Quando se pensa na evolução do padrão de vida de uma qualquer comunidade somos levados a pensar na introdução de medidas ou de inventos muito complexos, que pudessem operar expressivas mudanças na vivência quotidiana dos membros dessa comunidade. Mudanças operadas a passos gigantes…
Mas, não, muitas vezes o salto evolutivo ocorreu através da introdução de pequenos nadas. Pequenos, aos nossos olhos de hoje, posto que, convenhamos, não hão-de ter sido, assim, tão simples nem tão pequenos no seu tempo. Quando se descobriu a roda o mundo nunca mais foi o mesmo, tantas foram as possibilidades de utilização deste tão importante invento, nomeadamente ao nível do transporte e das indústrias, ainda que artesanais.
A ideia de um transporte de duas rodas movidas pela força do homem, que se deslocava “montado” no próprio veículo, parece ter surgido já em desenhos de Leonardo da Vinci, embora o demorado processo de evolução tecnológica que originou a bicicleta, mais ou menos como a conhecemos em meados do século passado, se tenha arrastado até quase aos finais do século XIX. A bicicleta com duas rodas de diâmetro idêntico, com um quadro onde se aplicava um selim, dois pedais que puxavam uma corrente através de uma roda dentada e de um pinhão, e um sistema de travagem através do aperto de dois calços de cabedal, ou de borracha, no aro de cada roda, foi um invento já de alguma exigência técnica, pelo que a sua massificação tardou a acontecer, devido, sobretudo, ao custo que atingia um veículo assim.

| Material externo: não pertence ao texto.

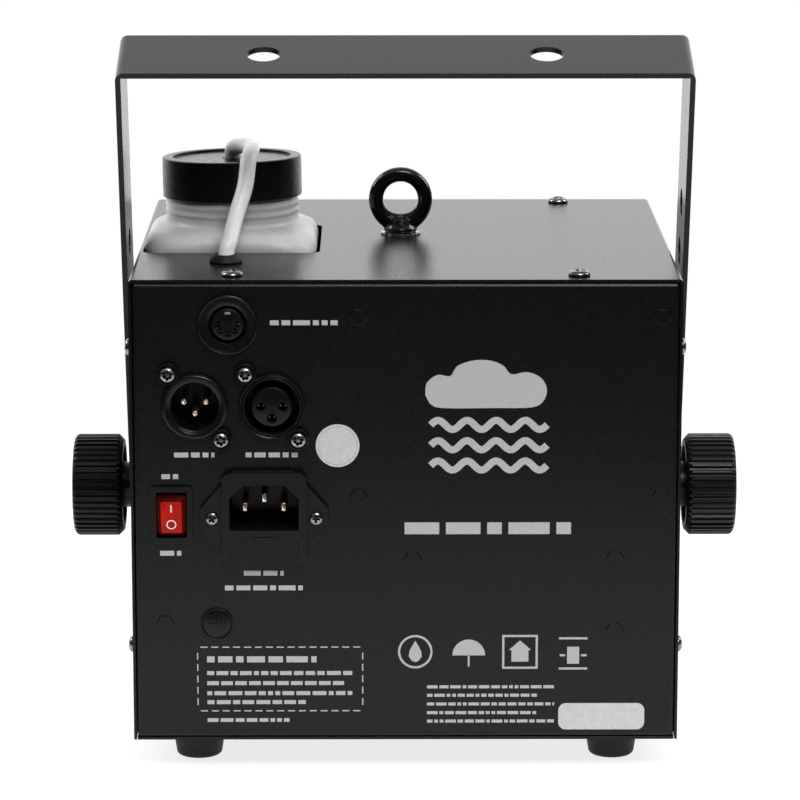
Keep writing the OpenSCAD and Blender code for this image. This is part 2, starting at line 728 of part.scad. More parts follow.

Quando surgiram as primeiras bicicletas a pedais nas aldeias e vilas do nosso país, a mundividência desta gente alterou-se significativamente, na medida em que o recurso a um veículo deste tipo permitia ao seu utilizador deslocar-se uma distância cinco ou seis vezes superior à que poderia percorrer a pé ou em veículos de tracção animal.
Fosse por questões de trabalho ou de negócio, o biciclista poderia deslocar-se da sua terra quarenta ou cinquenta quilómetros num dia, distância que nunca alcançaria se se deslocasse a pé, para além de que estas bicicletas já podiam assegurar o transporte de alguns bens, ou mercadorias, através do suporte que se fixava sobre a roda traseira.
Quem não se lembra de ver os padeiros ou os peixeiros andarem de porta em porta para fazerem a venda do pão cozido na véspera e do peixe vindo dos portos mais próximos?
Anteriormente, uma pessoa nascida numa aldeia situada a algumas léguas de uma vila ou cidade importante passava quase toda a vida sem se afastar da terra que lhe servira de berço mais de meia dúzia de quilómetros. Ou ia à sede de concelho tratar de formalidades legais, relacionadas com o casamento e o registo dos filhos ou por alguma questão de partilhas, ou ia às feiras de ano, onde se mercadejava o que era preciso para a vida da família e se tentava aproveitar alguma diversão, que era coisa muito pouco frequente na vida da aldeia, e pouco mais. Sendo homem sempre poderia deslocar-se um pouco mais longe, até ao quartel militar para onde fosse, eventualmente, recrutado…Num tempo em que ainda não havia telefonia, quando os jornais não chegavam a estas aldeias isoladas no interior do país, as estradas não passavam de carreiros de cabras e os transportes eram, apenas, os de tracção animal, o mundo acabava, a bem dizer, onde findava a linha do horizonte. Onde o azul do céu tocava o chão, que consumia até à exaustão, as forças dos trabalhadores, compensados, apenas, por magras jornas.
Sinais dos tempos de evolução foram estas molas presas nas calças, como viria a ser, mais tarde, o capacete para quem já tinha uma motorizada, ou as chaves de um automóvel, muito mais recentemente. Chegar a uma taberna ou a um café, que então, começavam a substituir as antigas tabernas, e atirar ostensivamente a chave do automóvel para cima da mesa, de modo a que todos os presentes ouvissem, era sinal de um certo estatuto social.
Enfim, muitas vezes não valorizamos estas pequenas evoluções sociais, nem sempre relacionamos a causa e o efeito da introdução de simples instrumentos mais modernos, mas que foram muito importantes no seu tempo, lá isso foram.